The Furman Center suggests a "new tax exemption is necessary to spur sufficient new construction of rental apartments to meet demand,” but suggests it should be crafted to ensure that it provides for low-income families:
Instead, any new policy should effectively stimulate the construction of new rental housing, ensure that a meaningful portion of this housing is affordable, and distribute development benefits and responsibilities equitably across the city's diverse neighborhoods.
That could mean, however, that fewer raw numbers of units are produced. In the past, elected officials liked to tout totals, not the actual affordability.

Rising AMI

Moreover, AMI has risen dramatically, resetting the base from which income-targeted housing is calculated, and leaving lower-income households particularly rent-burdened.

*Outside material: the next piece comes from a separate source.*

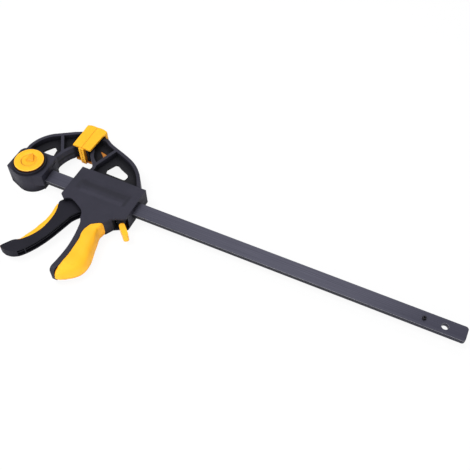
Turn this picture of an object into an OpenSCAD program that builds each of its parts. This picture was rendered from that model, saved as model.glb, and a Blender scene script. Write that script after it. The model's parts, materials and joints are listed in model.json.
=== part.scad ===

The Furman Center report notes a 32.3% percent rise in AMIs over the latest four-year span, corresponding to a compounded annual growth rate of 7.2%, while from 2011 to 2015 the compounded growth rate was 1.3%.

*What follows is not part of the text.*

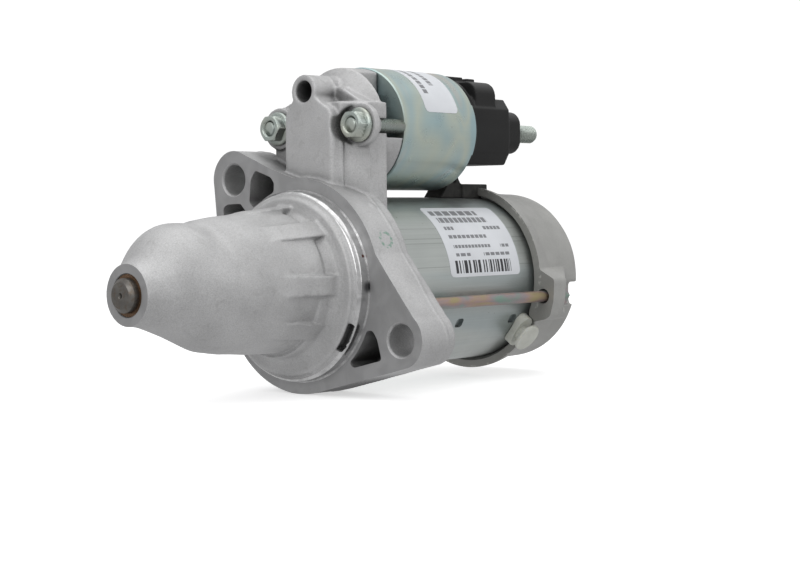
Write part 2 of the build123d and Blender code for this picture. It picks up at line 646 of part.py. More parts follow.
def plunger():
    """Hollow iron core with a slotted hook in front for the head of the lever."""
    hook_r = 5.2
    body = turned([(7.6, 0), (7.6, hook_r - 0.6), (8.2, hook_r), (31, hook_r), (32.5, 9.4), (58, 9.4),
                   (58, 0)], 0, SOLENOID_Z)
    body -= rod(46, 59, 6.6, 0, SOLENOID_Z)
    return body - block(9.3, 14.7, -6, 6, SOLENOID_Z - 6, SOLENOID_Z + 3.2)


def plunger_sleeve():
    return tube(CASE_FRONT + 0.2, 69.8, 10.1, 9.47, 0, SOLENOID_Z)


def plunger_spring():
    return coil(46.2, 70.8, 5.3, 0.45, 8, 0, SOLENOID_Z)


def fixed_core():
    body = turned([(66.4, 0), (66.4, 9.4), (70, 9.4), (70, 23.3), (76, 23.3), (76, 0)], 0, SOLENOID_Z)
    return body - rod(66, 71, 6.5, 0, SOLENOID_Z) - rod(66, 77, 2.9, 0, SOLENOID_Z)


def coil_bobbin():
    return turned([(39.4, 10.15), (39.4, 23), (41, 23), (41, 11.4), (68, 11.4), (68, 23), (69.8, 23),
                   (69.8, 10.15)], 0, SOLENOID_Z)


def coil_winding():
    return turned([(41.1, 11.45), (41.1, 22.2), (67.9, 22.2), (67.9, 11.45)], 0, SOLENOID_Z)


def contact_rod():
    return turned([(63, 0), (63, 2.4), (63.4, 2.8), (90.6, 2.8), (91, 2.4), (91, 0)], 0, SOLENOID_Z)


def contact_disc():
    return tube(88, 90, 13, 2.8, 0, SOLENOID_Z)


def contact_spring():
    return coil(90.1, 96.9, 3.6, 0.35, 4, 0, SOLENOID_Z)


def battery_terminal():
    """Fixed contact, the square head behind it and the M8 stud with its shoulder."""
    y, z = TERMINAL_YZ
    contact = block(93, 97.2, -13, -4.4, 60, 76)
    head = block(97.2, 101.5, y - 6, y + 6, z - 6, z + 6)
    stud = turned([(101.5, 0), (101.5, 5), (TOWER_BACK, 5), (TOWER_BACK, TERMINAL_R),
                   (TERMINAL_TIP - 1.2, TERMINAL_R), (TERMINAL_TIP, 2.9), (TERMINAL_TIP, 0)], y, z)
    return contact + head + stud


def motor_contact():
    """Fixed contact with the tongue that the motor's lead is welded to."""
    return (block(93, 95.5, -8, 8, 48.4, 60) - block(92, 96, -9, -3.9, 59, 61)
            + block(89.5, 94, -4, 4, 48.4, 50.4) + block(89.5, 92, -4, 4, 42, 50.4))


def start_terminal():
    return block(97, 106, -3.2, 3.2, 82.2, 83.0)


def terminal_cap():
    """Moulded black cap: round base, ridged block, battery tower and plug socket."""
    base = turned([(76, 0), (76, 23.35), (CASE_BACK - 1, 23.35), (CASE_BACK - 1, 22.5),
                   (CASE_BACK + 0.2, 22.5), (CASE_BACK + 1.2, 21.9), (88, 21.3), (94.2, 17.4), (94.2, 0)],
                  0, SOLENOID_Z)
    side = Polygon((-12.6, 79.2), (-15.9, 74.4), (-15.9, 55.2), (-13.0, 50.0), (13.0, 50.0), (15.9, 55.2),
                   (15.9, 74.4), (12.6, 79.2), align=None)
    body = base + along_x(side, 84, CAP_BACK)
    tower = Pos(*TERMINAL_YZ) * RectangleRounded(18.8, 18.8, 6.0)
    body += along_x(tower, 84, TOWER_BACK)
    socket = fillet((Pos(0, 78) * Rectangle(30.4, 16.8)).vertices().sort_by(Axis.Y)[-2:], 6.2)
    body += along_x(socket, 96, 110) + along_x(socket, 84, 97).intersect(
        turned([(84, 0), (84, 24.3), (88, 24.0), (97, 18.0), (97, 0)], 0, SOLENOID_Z))
    latch = block(84.4, 101.4, -3.4, 3.4, 80, 88.7)
    latch += block(104.4, 110, -3.4, 3.4, 80, 88.4)
    body += latch
    body -= turned([(75, 0), (75, 16.6), (92.5, 16.6), (93.5, 14.8), (97, 14.8), (97, 0)], 0, SOLENOID_Z)
    body -= block(98.5, 111, -9.5, 9.5, 80.4, 84.8)
    return body - battery_terminal() - motor_contact() - start_terminal()


def lead(radius):
    """Braided lead from the solenoid down to the brush holder."""
    path = FilletPolyline((90.75, 0, 42), (90.75, 0, 38.1), (105.5, 0, 38.1), (105.5, 0, 29),
                          radius=2.6)
    return sweep(Plane(origin=path @ 0, z_dir=path % 0) * Circle(radius), path)


def lead_grommet():
    """Rubber boot from the cap down to the seam of yoke and cover."""
    body = side_slab([(82.6, 34), (87, 39.2), (89.4, 42.2), (94.4, 42.2), (94.4, 49.9), (95.6, 49.9),
                      (96, 44), (98, 41.4), (98, 34)], -5, 5)
    body += block(97.5, 115, -6.2, 6.2, 34, 41.6)
    body -= rod(80, YOKE_BACK, YOKE_R + 0.06)
    body -= block(YOKE_BACK - 0.1, 123, -10, 10, 30, 36.1)
    return body - lead(2.05) - motor_contact()


def solenoid_label():
    wrap = sector(15, 165, 60)
    return along_x((Circle(CASE_R + 0.15) - Circle(CASE_R)) & wrap, 51, 72, 0, SOLENOID_Z)


# ---------------------------------------------------------------- all parts
PARTS = {
    "drive_housing": drive_housing, "nose_bushing": nose_bushing, "centre_bracket": centre_bracket,
    "centre_bush": centre_bush, "internal_gear": internal_gear, "gear_cover_plate": gear_cover_plate,
    "yoke_tube": yoke_tube, "field_magnets": field_magnets, "brush_holder": brush_holder,
    "brushes": brushes, "brush_springs": brush_springs, "rear_cover": rear_cover,
    "rear_bearing_outer_race": lambda: race(13, 10.6),
    "rear_bearing_inner_race": lambda: race(7.4, 5),
    "rear_bearing_balls": rear_bearing_balls, "through_bolts": through_bolts,
    "cover_screws": cover_screws, "drain_plug": drain_plug, "yoke_label": yoke_label,
    "solenoid_case": solenoid_case, "solenoid_studs": solenoid_studs,
    "solenoid_nuts": solenoid_nuts, "plunger_sleeve": plunger_sleeve, "coil_bobbin": coil_bobbin,
    "coil_winding": coil_winding, "fixed_core": fixed_core, "terminal_cap": terminal_cap,
    "battery_terminal": battery_terminal, "motor_contact": motor_contact,
    "start_terminal": start_terminal, "solenoid_label": solenoid_label,
    "motor_lead": lambda: lead(2.0), "lead_grommet": lead_grommet, "lever_holder": lever_holder,
    "lever_packing": lever_packing, "lever_pin": lever_pin, "shift_lever": shift_lever,
    "plunger": plunger, "plunger_spring": plunger_spring, "contact_rod": contact_rod,
    "contact_disc": contact_disc, "contact_spring": contact_spring,
    "armature_shaft": armature_shaft, "armature_core": armature_core,
    "armature_winding": armature_winding, "commutator_hub": commutator_hub,
    "commutator_bars": commutator_bars, "drive_shaft": drive_shaft, "planet_pins": planet_pins,
    "pilot_bush": pilot_bush, "stop_collar": stop_collar, "stop_ring": stop_ring,
    "planet_gear_1": lambda: planet_gear(PLANET_ANGLES[0]),
    "planet_gear_2": lambda: planet_gear(PLANET_ANGLES[1]),
    "planet_gear_3": lambda: planet_gear(PLANET_ANGLES[2]),
    "clutch_outer": clutch_outer, "clutch_cover": clutch_cover, "clutch_rollers": clutch_rollers,
    "clutch_springs": clutch_springs, "pinion": pinion,
}

os.makedirs("parts", exist_ok=True)
for name, make in PARTS.items():
    made = make()
    solids = made if isinstance(made, list) else [made]
    whole = [s for item in solids for s in item.solids()]
    export_step(Compound(children=whole) if len(whole) > 1 else whole[0], f"parts/{name}.step")
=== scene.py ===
import json
from math import atan2, cos, exp, hypot, pi, radians, sin, sqrt, tau

import bmesh
import bpy
from mathutils import Matrix, Vector, noise


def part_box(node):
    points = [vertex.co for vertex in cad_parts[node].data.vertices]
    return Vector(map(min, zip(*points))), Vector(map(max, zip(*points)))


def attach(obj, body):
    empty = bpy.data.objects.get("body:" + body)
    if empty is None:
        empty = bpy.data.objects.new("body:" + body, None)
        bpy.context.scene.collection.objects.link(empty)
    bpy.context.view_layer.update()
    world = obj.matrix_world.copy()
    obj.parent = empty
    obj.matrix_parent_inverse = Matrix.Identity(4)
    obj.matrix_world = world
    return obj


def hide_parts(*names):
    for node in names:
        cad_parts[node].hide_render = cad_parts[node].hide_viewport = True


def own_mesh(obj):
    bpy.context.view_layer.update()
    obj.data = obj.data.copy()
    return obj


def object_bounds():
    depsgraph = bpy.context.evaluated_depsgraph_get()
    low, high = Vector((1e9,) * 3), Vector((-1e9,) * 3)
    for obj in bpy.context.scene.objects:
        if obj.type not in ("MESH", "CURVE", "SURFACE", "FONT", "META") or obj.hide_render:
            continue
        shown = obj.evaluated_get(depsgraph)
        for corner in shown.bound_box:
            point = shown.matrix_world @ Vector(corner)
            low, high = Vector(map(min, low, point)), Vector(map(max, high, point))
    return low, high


# The looks of a car's starter motor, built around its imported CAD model. Metres; +X runs from the
# nose along the shaft to the motor, and +Z points at the solenoid.

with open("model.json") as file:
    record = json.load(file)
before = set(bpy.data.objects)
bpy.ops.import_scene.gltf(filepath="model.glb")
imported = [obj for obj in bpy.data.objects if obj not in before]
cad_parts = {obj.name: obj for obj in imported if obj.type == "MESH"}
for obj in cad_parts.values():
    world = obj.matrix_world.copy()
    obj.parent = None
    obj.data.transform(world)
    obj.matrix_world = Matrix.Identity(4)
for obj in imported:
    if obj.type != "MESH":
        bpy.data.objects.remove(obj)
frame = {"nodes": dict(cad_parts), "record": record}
CAD_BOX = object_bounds()
NODES = frame["nodes"]
BODY_OF = {n: b for b, ns in frame["record"]["behaviour"]["bodies"].items() for n in ns}
MM = 0.001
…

That means, as shown in the chart above, an ever increasing percentage of renters below various AMI thresholds.

Who's been helped?

To put it in Atlantic Yards/Pacific Park terms, as of 2022, 82.8% of city renters were below the income thresholds to even apply for the new buildings at 130% of AMI. (That's the official thresholds; the developers did stretch the income guidelines and did not ask for maximum allowable rents.)

As noted in the chart below, few households earning above 100% of AMI, much less 130% of AMI, are rent-burdened, and then tend to live in areas where school performance is better. That said, they wouldn't mind a new, rent-stabilized unit that's below-market compared to the rest of the building.



The numbers and the trade-off

Furman notes that policymakers "will have to choose between providing more income-restricted homes and providing those homes to the households who need them the most," but it is possible to ask for more, and to require "landowners to adjust expectations around a newly enacted 421-a program," which could lower land prices.

For "High Rent High Rise (Manhattan)" locations, which are not quite the same as Atlantic Yards/Pacific Park, but the closest model, Furman suggests that average AMI could be 50%:
Given shifts in AMI and our modeling of adjusted land values, for sites in the highest rent markets, we project that projects could remain financially viable if the affordability required were made more aggressive than the Affordable New York requirement (Option A) that 25 percent of the units be income-restricted along these terms: 10 percent of the units at 40 percent of AMI, 10 percent to households at 60 percent AMI, and 5 percent to households at 130 percent of AMI (a total average AMI of 64 percent). The modeling indicates that the 130 percent AMI tier could be eliminated, but the share of units that would be income-restricted could remain at 25 percent, with AMIs even reaching a lowered average threshold of 50 percent AMI.
Writes Furman:
In the mid-rent markets, Affordable New York allowed developers to income restrict 30 percent of the units at 130 percent of AMI in recognition of the fact that 130 percent of AMI would be at, or slightly above, the local market rent, but income-restricting those units would make them rent stabilized. Our model suggests that a different approach could be to prioritize reaching rents that serve lower income households, but such an approach would require lowering the share of units that are income restricted to just 10 percent of the units,  at an average household income in the 50 to 60 percent AMI range (to keep in line with the Affordable New York framework, an additional portion could be income-restricted at a higher AMI, to secure rent stabilization benefits for those units).
That's what the last four Atlantic Yards/Pacific Park buildings took advantage of, but it was clearly too generous, since the figures were way below "local market rent." 

So, if not 50% of AMI for the affordable units in future Atlantic Yards/Pacific Park buildings, surely below 130% of AMI.